▶ [Required task]: Beneath this instruction is a block of data; output from it exactly the lines that run from the one containing "Write part 2" through the one containing "return Field(self.tree, node.outputs[0])", inclusive.
>> Begin Given records
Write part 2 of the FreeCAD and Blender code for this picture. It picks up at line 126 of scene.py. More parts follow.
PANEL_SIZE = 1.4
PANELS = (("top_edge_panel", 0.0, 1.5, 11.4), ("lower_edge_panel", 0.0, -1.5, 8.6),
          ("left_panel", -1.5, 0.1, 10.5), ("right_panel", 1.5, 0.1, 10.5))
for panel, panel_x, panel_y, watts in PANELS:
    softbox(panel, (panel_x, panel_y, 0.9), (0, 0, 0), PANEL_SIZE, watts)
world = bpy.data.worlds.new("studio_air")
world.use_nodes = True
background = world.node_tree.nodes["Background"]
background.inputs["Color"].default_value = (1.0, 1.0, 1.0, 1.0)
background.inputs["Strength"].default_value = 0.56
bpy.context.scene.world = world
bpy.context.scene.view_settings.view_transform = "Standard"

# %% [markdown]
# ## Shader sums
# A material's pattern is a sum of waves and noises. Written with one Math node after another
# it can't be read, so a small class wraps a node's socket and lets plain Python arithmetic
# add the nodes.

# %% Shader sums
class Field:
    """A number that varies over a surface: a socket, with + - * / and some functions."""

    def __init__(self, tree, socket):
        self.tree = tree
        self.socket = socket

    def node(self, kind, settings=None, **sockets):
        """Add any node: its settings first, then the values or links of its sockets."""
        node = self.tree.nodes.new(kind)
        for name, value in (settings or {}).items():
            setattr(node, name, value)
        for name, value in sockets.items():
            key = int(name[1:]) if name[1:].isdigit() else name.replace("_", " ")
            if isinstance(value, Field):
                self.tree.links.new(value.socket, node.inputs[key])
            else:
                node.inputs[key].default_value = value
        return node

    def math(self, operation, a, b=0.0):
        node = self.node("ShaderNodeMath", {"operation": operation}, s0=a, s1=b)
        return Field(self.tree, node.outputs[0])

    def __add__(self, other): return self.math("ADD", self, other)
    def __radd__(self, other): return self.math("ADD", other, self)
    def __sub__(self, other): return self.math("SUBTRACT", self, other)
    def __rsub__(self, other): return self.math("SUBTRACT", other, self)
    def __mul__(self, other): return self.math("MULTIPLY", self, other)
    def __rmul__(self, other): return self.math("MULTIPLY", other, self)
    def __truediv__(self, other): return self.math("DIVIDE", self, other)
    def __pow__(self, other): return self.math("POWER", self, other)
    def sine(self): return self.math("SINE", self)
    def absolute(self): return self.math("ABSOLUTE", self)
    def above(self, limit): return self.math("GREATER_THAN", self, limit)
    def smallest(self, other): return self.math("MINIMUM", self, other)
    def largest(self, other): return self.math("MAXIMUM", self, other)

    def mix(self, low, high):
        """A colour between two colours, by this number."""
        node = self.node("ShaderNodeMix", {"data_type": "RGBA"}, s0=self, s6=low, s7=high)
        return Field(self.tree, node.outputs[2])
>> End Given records
>> Begin Given records
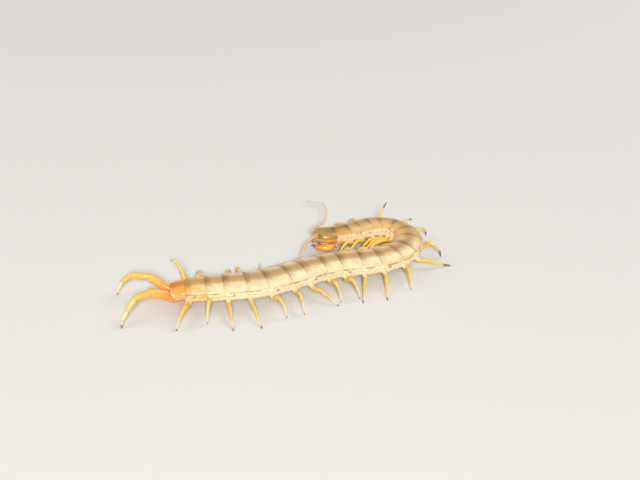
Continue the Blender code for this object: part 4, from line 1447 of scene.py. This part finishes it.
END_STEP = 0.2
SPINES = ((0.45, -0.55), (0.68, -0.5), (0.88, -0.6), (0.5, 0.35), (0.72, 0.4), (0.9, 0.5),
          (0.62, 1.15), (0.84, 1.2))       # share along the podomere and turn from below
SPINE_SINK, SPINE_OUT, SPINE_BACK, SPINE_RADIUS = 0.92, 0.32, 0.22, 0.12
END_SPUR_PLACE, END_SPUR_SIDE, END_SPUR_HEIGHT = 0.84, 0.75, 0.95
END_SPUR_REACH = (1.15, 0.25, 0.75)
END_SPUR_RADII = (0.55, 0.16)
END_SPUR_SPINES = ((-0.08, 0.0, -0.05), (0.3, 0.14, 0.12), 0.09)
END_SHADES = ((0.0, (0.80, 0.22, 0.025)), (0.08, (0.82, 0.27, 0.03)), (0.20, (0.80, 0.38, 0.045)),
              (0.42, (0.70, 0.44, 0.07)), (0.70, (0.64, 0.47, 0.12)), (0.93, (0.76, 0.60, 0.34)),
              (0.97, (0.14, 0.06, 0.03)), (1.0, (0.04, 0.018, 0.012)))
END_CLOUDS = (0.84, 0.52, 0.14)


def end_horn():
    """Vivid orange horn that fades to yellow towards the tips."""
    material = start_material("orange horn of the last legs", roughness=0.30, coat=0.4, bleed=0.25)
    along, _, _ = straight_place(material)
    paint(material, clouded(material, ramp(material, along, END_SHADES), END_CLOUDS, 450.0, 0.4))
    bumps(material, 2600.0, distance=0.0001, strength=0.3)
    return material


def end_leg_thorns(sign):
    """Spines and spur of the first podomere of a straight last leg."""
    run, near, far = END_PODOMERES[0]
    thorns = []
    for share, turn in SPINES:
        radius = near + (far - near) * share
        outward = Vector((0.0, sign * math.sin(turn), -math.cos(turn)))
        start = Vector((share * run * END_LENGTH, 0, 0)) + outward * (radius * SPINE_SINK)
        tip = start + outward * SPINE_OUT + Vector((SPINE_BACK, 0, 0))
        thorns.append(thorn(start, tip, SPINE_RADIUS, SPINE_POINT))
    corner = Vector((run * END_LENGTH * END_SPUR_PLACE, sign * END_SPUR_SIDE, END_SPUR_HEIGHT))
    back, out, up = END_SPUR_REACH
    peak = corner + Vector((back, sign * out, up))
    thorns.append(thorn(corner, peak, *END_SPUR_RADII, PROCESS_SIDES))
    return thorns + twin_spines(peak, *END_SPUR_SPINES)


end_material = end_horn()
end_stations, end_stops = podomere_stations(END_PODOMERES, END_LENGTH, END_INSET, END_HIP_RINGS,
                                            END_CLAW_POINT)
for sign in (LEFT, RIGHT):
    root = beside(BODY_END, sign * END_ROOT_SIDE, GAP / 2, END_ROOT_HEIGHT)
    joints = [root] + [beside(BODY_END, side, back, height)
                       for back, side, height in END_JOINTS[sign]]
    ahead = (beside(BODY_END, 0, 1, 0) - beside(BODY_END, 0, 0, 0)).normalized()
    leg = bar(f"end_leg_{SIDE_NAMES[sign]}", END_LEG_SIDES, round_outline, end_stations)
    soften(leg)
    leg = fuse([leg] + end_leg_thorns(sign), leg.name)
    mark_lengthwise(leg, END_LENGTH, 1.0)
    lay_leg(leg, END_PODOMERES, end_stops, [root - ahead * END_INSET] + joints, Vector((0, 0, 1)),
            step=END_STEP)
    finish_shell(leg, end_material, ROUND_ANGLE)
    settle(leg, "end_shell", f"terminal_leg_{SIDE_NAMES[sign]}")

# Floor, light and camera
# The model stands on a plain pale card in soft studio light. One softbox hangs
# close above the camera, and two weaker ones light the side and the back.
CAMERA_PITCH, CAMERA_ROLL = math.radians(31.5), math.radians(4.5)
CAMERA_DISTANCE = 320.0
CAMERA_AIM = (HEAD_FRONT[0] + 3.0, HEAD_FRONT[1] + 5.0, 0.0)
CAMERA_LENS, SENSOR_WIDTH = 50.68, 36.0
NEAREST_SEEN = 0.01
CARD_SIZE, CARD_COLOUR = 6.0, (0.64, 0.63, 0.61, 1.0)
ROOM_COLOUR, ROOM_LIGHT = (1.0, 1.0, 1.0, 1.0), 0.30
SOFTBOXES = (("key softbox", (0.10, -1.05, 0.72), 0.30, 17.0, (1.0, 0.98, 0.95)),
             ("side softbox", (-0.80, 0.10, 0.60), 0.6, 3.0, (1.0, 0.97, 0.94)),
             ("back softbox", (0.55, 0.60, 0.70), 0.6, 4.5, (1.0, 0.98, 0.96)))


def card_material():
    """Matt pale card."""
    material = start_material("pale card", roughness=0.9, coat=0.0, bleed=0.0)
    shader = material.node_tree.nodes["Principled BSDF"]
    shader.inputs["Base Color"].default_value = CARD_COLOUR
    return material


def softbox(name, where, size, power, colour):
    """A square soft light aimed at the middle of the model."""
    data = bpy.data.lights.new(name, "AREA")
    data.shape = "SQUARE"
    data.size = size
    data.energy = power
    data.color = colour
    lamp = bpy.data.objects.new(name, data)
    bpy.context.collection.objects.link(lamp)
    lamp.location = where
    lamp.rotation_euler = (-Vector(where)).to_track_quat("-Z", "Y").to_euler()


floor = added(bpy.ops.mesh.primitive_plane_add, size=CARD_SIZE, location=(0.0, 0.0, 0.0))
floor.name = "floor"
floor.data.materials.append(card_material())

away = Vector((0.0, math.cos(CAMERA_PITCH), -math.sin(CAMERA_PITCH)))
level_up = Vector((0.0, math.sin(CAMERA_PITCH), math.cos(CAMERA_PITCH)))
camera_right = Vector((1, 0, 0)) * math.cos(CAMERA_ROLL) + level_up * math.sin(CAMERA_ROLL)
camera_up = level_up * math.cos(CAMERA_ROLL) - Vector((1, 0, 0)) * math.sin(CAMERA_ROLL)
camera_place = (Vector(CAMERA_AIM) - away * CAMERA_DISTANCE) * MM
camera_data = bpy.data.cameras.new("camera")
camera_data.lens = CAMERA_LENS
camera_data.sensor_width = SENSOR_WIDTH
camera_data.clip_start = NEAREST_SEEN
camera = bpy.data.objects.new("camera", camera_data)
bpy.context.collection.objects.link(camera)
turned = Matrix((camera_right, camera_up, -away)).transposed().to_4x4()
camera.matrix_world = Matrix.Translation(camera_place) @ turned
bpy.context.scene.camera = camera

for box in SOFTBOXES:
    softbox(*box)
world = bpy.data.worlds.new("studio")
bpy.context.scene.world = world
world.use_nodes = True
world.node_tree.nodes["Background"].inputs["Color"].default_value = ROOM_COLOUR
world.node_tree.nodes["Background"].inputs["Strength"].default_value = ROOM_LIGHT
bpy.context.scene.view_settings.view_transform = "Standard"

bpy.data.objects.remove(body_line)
>> End Given records
▶ [Exercise response]:
Write part 2 of the FreeCAD and Blender code for this picture. It picks up at line 126 of scene.py. More parts follow.
PANEL_SIZE = 1.4
PANELS = (("top_edge_panel", 0.0, 1.5, 11.4), ("lower_edge_panel", 0.0, -1.5, 8.6),
          ("left_panel", -1.5, 0.1, 10.5), ("right_panel", 1.5, 0.1, 10.5))
for panel, panel_x, panel_y, watts in PANELS:
    softbox(panel, (panel_x, panel_y, 0.9), (0, 0, 0), PANEL_SIZE, watts)
world = bpy.data.worlds.new("studio_air")
world.use_nodes = True
background = world.node_tree.nodes["Background"]
background.inputs["Color"].default_value = (1.0, 1.0, 1.0, 1.0)
background.inputs["Strength"].default_value = 0.56
bpy.context.scene.world = world
bpy.context.scene.view_settings.view_transform = "Standard"

# %% [markdown]
# ## Shader sums
# A material's pattern is a sum of waves and noises. Written with one Math node after another
# it can't be read, so a small class wraps a node's socket and lets plain Python arithmetic
# add the nodes.

# %% Shader sums
class Field:
    """A number that varies over a surface: a socket, with + - * / and some functions."""

    def __init__(self, tree, socket):
        self.tree = tree
        self.socket = socket

    def node(self, kind, settings=None, **sockets):
        """Add any node: its settings first, then the values or links of its sockets."""
        node = self.tree.nodes.new(kind)
        for name, value in (settings or {}).items():
            setattr(node, name, value)
        for name, value in sockets.items():
            key = int(name[1:]) if name[1:].isdigit() else name.replace("_", " ")
            if isinstance(value, Field):
                self.tree.links.new(value.socket, node.inputs[key])
            else:
                node.inputs[key].default_value = value
        return node

    def math(self, operation, a, b=0.0):
        node = self.node("ShaderNodeMath", {"operation": operation}, s0=a, s1=b)
        return Field(self.tree, node.outputs[0])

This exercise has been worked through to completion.